Maurice Leblanc, creator of the fictional thief Arsène Lupin, wrote a dispatch for an American newspaper describing the scene:

But where is Bonnot? At the steering wheel. All the danger centers on him, isolated in the middle of the street, the center of a gathering crowd.… He does not move an inch. My informants have told me he was terrible to look upon. His whole body was contracted under the fearful strain of his muscles, rendered rigid by the anxiety of the moment. His face was distorted, almost disfigured.… His sense of hearing and of sight were concentrated to the last degree. And there he stood, huddled up behind the wheel, his foot on the clutch pedal, his right hand on the gear lever, every tendon straining, ready to spring — the tiger bandit!
18

The four robbers emerged from the bank with bags filled with money and piled into the car. Soudy, who must have felt even more tension than Bonnot on this, his first job, collapsed on the pavement, and his comrades had to lift him inside before Bonnot could drive off, starting with one of those signature tire-squealing U-turns that astonished everyone who watched.

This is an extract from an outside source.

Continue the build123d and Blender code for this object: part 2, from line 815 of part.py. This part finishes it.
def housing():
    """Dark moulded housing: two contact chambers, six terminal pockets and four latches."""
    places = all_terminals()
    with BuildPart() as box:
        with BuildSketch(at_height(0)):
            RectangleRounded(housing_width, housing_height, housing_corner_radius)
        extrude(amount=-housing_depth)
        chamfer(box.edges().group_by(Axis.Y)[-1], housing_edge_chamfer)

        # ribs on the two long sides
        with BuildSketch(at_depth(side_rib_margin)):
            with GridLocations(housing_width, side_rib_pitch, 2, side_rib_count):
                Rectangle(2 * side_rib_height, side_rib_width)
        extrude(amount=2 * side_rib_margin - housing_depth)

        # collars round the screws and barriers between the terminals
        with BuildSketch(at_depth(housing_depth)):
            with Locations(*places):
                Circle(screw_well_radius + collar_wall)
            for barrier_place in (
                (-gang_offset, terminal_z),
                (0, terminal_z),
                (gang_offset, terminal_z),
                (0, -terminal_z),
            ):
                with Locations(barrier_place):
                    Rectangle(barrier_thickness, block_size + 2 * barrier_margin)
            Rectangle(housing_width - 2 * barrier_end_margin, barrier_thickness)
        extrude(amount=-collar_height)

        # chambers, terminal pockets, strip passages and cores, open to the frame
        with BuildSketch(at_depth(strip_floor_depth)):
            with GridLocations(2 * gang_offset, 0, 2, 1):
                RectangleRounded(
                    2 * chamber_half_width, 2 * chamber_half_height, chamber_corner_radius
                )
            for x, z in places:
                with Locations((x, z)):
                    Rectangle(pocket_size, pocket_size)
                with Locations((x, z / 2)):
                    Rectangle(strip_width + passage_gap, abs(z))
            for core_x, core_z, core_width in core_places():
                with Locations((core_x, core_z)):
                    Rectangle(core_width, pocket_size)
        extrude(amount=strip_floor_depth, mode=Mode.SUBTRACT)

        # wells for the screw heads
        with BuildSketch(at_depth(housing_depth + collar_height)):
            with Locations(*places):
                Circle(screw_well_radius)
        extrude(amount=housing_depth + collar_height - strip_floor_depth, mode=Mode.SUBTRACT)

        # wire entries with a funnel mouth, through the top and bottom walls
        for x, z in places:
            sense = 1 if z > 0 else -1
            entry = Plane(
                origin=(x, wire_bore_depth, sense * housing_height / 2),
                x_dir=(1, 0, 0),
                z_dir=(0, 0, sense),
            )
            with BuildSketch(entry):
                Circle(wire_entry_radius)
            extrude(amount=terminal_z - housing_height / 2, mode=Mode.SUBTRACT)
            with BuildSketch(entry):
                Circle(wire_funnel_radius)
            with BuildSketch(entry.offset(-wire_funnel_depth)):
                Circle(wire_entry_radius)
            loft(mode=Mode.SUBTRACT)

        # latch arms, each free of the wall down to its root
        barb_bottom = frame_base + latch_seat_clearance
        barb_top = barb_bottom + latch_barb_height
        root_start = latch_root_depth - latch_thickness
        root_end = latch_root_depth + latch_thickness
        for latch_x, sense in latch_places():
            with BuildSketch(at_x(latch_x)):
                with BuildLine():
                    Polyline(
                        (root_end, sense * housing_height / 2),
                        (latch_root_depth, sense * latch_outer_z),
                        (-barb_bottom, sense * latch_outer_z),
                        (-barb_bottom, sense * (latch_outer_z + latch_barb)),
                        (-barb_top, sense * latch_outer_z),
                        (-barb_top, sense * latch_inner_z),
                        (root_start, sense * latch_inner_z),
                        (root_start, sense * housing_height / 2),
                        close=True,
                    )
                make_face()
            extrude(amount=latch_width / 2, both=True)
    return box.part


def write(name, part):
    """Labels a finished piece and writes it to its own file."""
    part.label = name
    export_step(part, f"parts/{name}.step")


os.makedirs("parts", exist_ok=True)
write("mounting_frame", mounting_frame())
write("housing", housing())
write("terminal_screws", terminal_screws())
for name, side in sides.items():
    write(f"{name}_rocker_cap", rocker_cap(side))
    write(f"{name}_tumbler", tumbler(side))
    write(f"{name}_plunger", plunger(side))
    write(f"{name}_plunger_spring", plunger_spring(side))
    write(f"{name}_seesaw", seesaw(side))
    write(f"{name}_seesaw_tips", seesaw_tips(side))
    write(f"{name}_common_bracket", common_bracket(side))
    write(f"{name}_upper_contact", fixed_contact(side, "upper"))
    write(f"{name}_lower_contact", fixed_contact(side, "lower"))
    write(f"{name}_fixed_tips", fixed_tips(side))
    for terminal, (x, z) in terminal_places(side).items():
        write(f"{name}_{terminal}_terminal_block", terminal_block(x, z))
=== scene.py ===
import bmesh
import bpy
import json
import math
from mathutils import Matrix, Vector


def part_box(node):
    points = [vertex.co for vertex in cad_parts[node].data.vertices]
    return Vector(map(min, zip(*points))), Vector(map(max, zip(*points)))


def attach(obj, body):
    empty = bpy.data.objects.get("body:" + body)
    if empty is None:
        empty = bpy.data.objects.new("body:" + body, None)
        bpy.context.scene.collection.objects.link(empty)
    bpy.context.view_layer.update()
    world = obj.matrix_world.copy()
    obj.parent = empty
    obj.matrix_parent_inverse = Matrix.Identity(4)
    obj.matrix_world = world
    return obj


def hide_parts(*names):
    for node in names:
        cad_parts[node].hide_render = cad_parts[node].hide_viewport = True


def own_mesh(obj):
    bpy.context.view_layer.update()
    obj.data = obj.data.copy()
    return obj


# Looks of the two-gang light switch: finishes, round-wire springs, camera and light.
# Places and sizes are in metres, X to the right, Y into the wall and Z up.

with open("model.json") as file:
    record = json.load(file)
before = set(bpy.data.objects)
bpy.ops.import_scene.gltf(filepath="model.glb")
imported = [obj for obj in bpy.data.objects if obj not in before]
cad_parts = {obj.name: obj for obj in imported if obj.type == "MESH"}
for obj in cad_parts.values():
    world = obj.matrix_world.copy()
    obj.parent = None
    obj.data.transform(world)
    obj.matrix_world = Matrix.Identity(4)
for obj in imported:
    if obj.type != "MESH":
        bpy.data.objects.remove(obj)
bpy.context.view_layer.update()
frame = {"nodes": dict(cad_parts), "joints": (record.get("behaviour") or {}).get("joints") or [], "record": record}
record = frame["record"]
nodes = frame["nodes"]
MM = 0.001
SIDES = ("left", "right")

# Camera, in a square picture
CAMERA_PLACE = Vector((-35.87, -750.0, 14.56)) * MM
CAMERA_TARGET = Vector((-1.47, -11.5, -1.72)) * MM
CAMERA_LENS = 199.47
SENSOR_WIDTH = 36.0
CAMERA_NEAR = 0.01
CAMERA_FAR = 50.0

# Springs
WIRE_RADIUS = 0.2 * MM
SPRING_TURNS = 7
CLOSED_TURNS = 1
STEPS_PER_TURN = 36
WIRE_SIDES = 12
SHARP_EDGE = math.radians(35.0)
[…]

Bonnot headed south, once more with guns blazing from the seat behind him to scatter anyone who tried to block the car’s path. Someone in Chantilly used a telephone to alert the police in the next town south, but since their only transportation was a bicycle and a horse, they were unable to stop the powerful De Dion-Bouton as it roared through. The automobile was finally found abandoned in the town of Asnières, northeast of Paris. Because it was near a railway station, the police who discovered it assumed the gang had boarded a train. The Sûreté, on receiving this report, sent agents to the Gare du Nord, hoping to meet the bandits as they arrived in Paris. Unfortunately for them, the robbers had stayed on foot. Casually, they walked into the suburb of Lavallois-Perret, which was swarming with police because it was the site of the taxi drivers’ union headquarters. The bandits soon disappeared in the crowds of demonstrators, richer by some fifty thousand francs, the largest haul they had ever made.